§ **PROBLEM DETAILS**:
Can you write out all of the material below, word for word?

§ **DATA BLOCK**:
────────
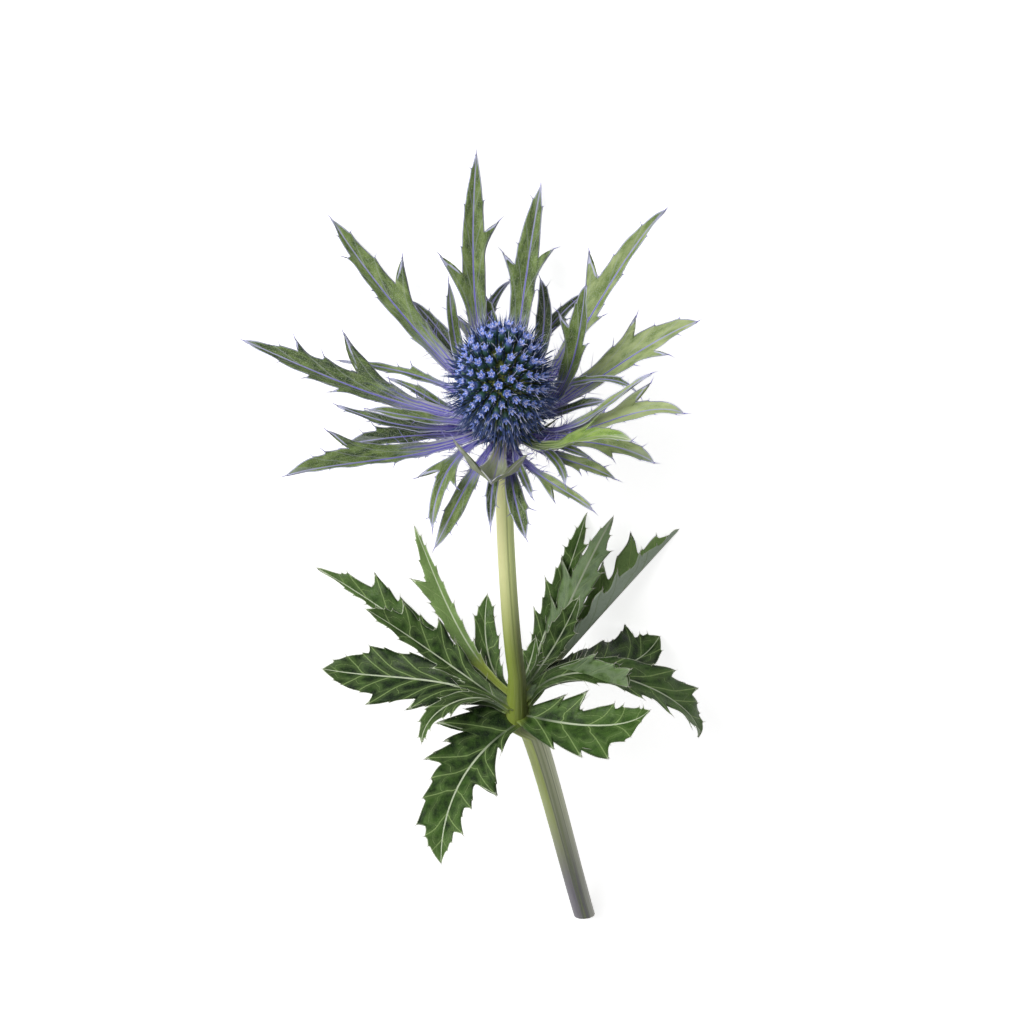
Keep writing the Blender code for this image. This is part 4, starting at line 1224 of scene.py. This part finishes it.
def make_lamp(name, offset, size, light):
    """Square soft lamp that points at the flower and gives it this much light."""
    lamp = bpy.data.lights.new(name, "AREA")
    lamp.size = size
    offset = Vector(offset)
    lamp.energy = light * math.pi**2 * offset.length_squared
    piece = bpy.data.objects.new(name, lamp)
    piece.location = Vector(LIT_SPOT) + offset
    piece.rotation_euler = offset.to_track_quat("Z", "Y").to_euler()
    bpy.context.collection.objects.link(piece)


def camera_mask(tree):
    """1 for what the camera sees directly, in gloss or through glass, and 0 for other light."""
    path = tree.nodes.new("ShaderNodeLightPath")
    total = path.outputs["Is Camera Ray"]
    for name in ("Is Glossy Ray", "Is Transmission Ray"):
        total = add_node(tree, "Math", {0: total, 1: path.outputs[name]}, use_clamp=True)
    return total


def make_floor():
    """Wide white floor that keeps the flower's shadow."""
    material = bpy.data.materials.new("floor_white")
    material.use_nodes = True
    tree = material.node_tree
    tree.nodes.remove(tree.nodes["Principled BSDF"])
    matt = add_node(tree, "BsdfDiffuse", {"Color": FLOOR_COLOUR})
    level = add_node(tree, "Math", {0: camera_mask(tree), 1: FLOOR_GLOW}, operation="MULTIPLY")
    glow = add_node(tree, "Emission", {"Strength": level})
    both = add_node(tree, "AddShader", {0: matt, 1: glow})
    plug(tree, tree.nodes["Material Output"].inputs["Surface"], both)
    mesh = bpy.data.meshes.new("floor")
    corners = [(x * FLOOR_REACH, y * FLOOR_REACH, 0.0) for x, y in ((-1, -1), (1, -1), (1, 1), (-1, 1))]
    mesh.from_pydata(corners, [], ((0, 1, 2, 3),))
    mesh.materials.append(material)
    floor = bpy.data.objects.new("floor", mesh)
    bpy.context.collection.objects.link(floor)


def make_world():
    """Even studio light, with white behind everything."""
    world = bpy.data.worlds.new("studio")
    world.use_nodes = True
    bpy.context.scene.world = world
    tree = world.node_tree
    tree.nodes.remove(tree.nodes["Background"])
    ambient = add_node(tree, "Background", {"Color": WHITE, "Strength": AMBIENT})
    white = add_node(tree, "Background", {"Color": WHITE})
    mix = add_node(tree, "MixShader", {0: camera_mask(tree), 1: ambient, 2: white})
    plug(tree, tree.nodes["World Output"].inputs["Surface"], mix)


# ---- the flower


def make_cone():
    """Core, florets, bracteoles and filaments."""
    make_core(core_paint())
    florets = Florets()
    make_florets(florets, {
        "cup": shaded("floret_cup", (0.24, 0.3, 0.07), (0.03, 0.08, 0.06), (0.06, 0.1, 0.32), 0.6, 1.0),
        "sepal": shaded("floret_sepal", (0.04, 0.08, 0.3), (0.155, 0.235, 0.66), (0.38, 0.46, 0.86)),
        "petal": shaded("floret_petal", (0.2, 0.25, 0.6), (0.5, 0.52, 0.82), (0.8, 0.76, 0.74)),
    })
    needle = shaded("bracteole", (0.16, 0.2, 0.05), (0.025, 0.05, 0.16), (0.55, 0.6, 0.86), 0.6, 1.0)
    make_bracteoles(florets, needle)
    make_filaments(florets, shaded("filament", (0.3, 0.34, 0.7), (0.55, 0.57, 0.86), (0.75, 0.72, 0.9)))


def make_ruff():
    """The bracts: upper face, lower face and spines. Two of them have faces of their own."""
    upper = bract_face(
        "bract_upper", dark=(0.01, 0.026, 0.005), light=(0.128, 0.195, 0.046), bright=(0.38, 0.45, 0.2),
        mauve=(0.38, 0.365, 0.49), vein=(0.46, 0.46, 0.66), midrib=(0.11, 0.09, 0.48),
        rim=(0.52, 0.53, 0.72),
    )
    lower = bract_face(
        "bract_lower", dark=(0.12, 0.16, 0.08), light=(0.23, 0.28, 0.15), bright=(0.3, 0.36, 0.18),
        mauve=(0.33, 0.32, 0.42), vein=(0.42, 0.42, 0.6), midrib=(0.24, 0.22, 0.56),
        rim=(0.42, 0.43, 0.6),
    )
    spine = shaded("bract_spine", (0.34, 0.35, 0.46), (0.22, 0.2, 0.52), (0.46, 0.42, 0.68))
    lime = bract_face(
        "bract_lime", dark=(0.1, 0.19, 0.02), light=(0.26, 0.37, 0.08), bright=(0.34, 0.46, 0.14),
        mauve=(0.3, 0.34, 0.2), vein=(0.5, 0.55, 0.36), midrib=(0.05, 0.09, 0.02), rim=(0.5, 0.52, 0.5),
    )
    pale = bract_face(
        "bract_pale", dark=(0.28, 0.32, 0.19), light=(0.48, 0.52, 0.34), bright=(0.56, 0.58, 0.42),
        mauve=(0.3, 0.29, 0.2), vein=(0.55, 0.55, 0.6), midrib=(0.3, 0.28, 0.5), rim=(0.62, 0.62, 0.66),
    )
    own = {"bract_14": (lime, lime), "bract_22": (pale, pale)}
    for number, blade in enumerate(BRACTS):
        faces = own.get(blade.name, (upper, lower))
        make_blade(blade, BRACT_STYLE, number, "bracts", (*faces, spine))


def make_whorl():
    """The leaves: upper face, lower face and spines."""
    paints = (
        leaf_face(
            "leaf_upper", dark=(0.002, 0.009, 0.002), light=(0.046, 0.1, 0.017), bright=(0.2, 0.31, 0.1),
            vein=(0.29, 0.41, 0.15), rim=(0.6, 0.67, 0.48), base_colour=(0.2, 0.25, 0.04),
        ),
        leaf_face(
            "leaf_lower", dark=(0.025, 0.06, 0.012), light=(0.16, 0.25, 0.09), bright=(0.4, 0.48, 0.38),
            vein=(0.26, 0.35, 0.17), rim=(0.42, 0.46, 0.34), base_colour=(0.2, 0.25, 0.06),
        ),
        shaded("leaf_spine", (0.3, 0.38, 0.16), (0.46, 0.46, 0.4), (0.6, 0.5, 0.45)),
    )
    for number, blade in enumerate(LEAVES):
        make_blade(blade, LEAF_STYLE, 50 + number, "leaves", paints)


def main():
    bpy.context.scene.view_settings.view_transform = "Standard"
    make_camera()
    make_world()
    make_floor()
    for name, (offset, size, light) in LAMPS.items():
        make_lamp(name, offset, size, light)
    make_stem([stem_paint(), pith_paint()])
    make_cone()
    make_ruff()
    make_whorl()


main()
────────
§ **CORRECT ANSWER**:
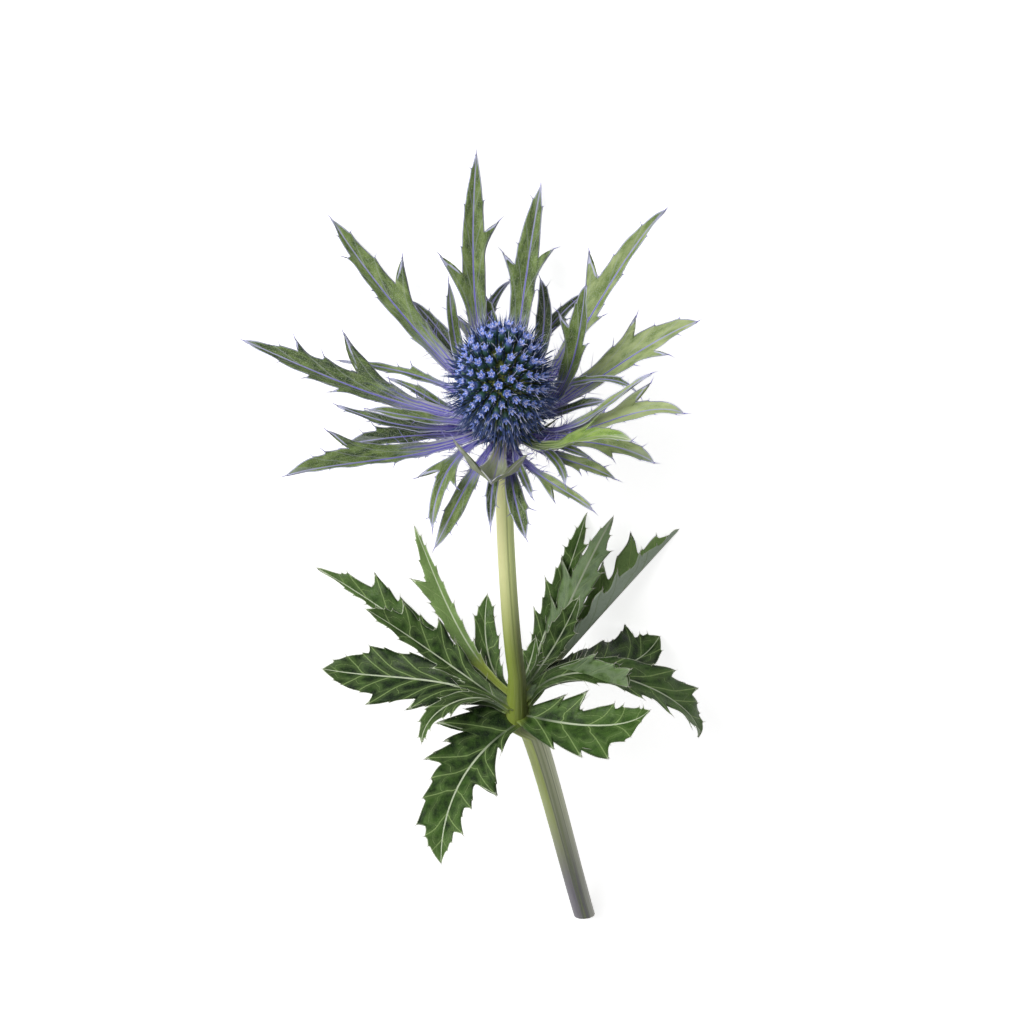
Keep writing the Blender code for this image. This is part 4, starting at line 1224 of scene.py. This part finishes it.
def make_lamp(name, offset, size, light):
    """Square soft lamp that points at the flower and gives it this much light."""
    lamp = bpy.data.lights.new(name, "AREA")
    lamp.size = size
    offset = Vector(offset)
    lamp.energy = light * math.pi**2 * offset.length_squared
    piece = bpy.data.objects.new(name, lamp)
    piece.location = Vector(LIT_SPOT) + offset
    piece.rotation_euler = offset.to_track_quat("Z", "Y").to_euler()
    bpy.context.collection.objects.link(piece)


def camera_mask(tree):
    """1 for what the camera sees directly, in gloss or through glass, and 0 for other light."""
    path = tree.nodes.new("ShaderNodeLightPath")
    total = path.outputs["Is Camera Ray"]
    for name in ("Is Glossy Ray", "Is Transmission Ray"):
        total = add_node(tree, "Math", {0: total, 1: path.outputs[name]}, use_clamp=True)
    return total


def make_floor():
    """Wide white floor that keeps the flower's shadow."""
    material = bpy.data.materials.new("floor_white")
    material.use_nodes = True
    tree = material.node_tree
    tree.nodes.remove(tree.nodes["Principled BSDF"])
    matt = add_node(tree, "BsdfDiffuse", {"Color": FLOOR_COLOUR})
    level = add_node(tree, "Math", {0: camera_mask(tree), 1: FLOOR_GLOW}, operation="MULTIPLY")
    glow = add_node(tree, "Emission", {"Strength": level})
    both = add_node(tree, "AddShader", {0: matt, 1: glow})
    plug(tree, tree.nodes["Material Output"].inputs["Surface"], both)
    mesh = bpy.data.meshes.new("floor")
    corners = [(x * FLOOR_REACH, y * FLOOR_REACH, 0.0) for x, y in ((-1, -1), (1, -1), (1, 1), (-1, 1))]
    mesh.from_pydata(corners, [], ((0, 1, 2, 3),))
    mesh.materials.append(material)
    floor = bpy.data.objects.new("floor", mesh)
    bpy.context.collection.objects.link(floor)


def make_world():
    """Even studio light, with white behind everything."""
    world = bpy.data.worlds.new("studio")
    world.use_nodes = True
    bpy.context.scene.world = world
    tree = world.node_tree
    tree.nodes.remove(tree.nodes["Background"])
    ambient = add_node(tree, "Background", {"Color": WHITE, "Strength": AMBIENT})
    white = add_node(tree, "Background", {"Color": WHITE})
    mix = add_node(tree, "MixShader", {0: camera_mask(tree), 1: ambient, 2: white})
    plug(tree, tree.nodes["World Output"].inputs["Surface"], mix)


# ---- the flower


def make_cone():
    """Core, florets, bracteoles and filaments."""
    make_core(core_paint())
    florets = Florets()
    make_florets(florets, {
        "cup": shaded("floret_cup", (0.24, 0.3, 0.07), (0.03, 0.08, 0.06), (0.06, 0.1, 0.32), 0.6, 1.0),
        "sepal": shaded("floret_sepal", (0.04, 0.08, 0.3), (0.155, 0.235, 0.66), (0.38, 0.46, 0.86)),
        "petal": shaded("floret_petal", (0.2, 0.25, 0.6), (0.5, 0.52, 0.82), (0.8, 0.76, 0.74)),
    })
    needle = shaded("bracteole", (0.16, 0.2, 0.05), (0.025, 0.05, 0.16), (0.55, 0.6, 0.86), 0.6, 1.0)
    make_bracteoles(florets, needle)
    make_filaments(florets, shaded("filament", (0.3, 0.34, 0.7), (0.55, 0.57, 0.86), (0.75, 0.72, 0.9)))


def make_ruff():
    """The bracts: upper face, lower face and spines. Two of them have faces of their own."""
    upper = bract_face(
        "bract_upper", dark=(0.01, 0.026, 0.005), light=(0.128, 0.195, 0.046), bright=(0.38, 0.45, 0.2),
        mauve=(0.38, 0.365, 0.49), vein=(0.46, 0.46, 0.66), midrib=(0.11, 0.09, 0.48),
        rim=(0.52, 0.53, 0.72),
    )
    lower = bract_face(
        "bract_lower", dark=(0.12, 0.16, 0.08), light=(0.23, 0.28, 0.15), bright=(0.3, 0.36, 0.18),
        mauve=(0.33, 0.32, 0.42), vein=(0.42, 0.42, 0.6), midrib=(0.24, 0.22, 0.56),
        rim=(0.42, 0.43, 0.6),
    )
    spine = shaded("bract_spine", (0.34, 0.35, 0.46), (0.22, 0.2, 0.52), (0.46, 0.42, 0.68))
    lime = bract_face(
        "bract_lime", dark=(0.1, 0.19, 0.02), light=(0.26, 0.37, 0.08), bright=(0.34, 0.46, 0.14),
        mauve=(0.3, 0.34, 0.2), vein=(0.5, 0.55, 0.36), midrib=(0.05, 0.09, 0.02), rim=(0.5, 0.52, 0.5),
    )
    pale = bract_face(
        "bract_pale", dark=(0.28, 0.32, 0.19), light=(0.48, 0.52, 0.34), bright=(0.56, 0.58, 0.42),
        mauve=(0.3, 0.29, 0.2), vein=(0.55, 0.55, 0.6), midrib=(0.3, 0.28, 0.5), rim=(0.62, 0.62, 0.66),
    )
    own = {"bract_14": (lime, lime), "bract_22": (pale, pale)}
    for number, blade in enumerate(BRACTS):
        faces = own.get(blade.name, (upper, lower))
        make_blade(blade, BRACT_STYLE, number, "bracts", (*faces, spine))


def make_whorl():
    """The leaves: upper face, lower face and spines."""
    paints = (
        leaf_face(
            "leaf_upper", dark=(0.002, 0.009, 0.002), light=(0.046, 0.1, 0.017), bright=(0.2, 0.31, 0.1),
            vein=(0.29, 0.41, 0.15), rim=(0.6, 0.67, 0.48), base_colour=(0.2, 0.25, 0.04),
        ),
        leaf_face(
            "leaf_lower", dark=(0.025, 0.06, 0.012), light=(0.16, 0.25, 0.09), bright=(0.4, 0.48, 0.38),
            vein=(0.26, 0.35, 0.17), rim=(0.42, 0.46, 0.34), base_colour=(0.2, 0.25, 0.06),
        ),
        shaded("leaf_spine", (0.3, 0.38, 0.16), (0.46, 0.46, 0.4), (0.6, 0.5, 0.45)),
    )
    for number, blade in enumerate(LEAVES):
        make_blade(blade, LEAF_STYLE, 50 + number, "leaves", paints)


def main():
    bpy.context.scene.view_settings.view_transform = "Standard"
    make_camera()
    make_world()
    make_floor()
    for name, (offset, size, light) in LAMPS.items():
        make_lamp(name, offset, size, light)
    make_stem([stem_paint(), pith_paint()])
    make_cone()
    make_ruff()
    make_whorl()


main()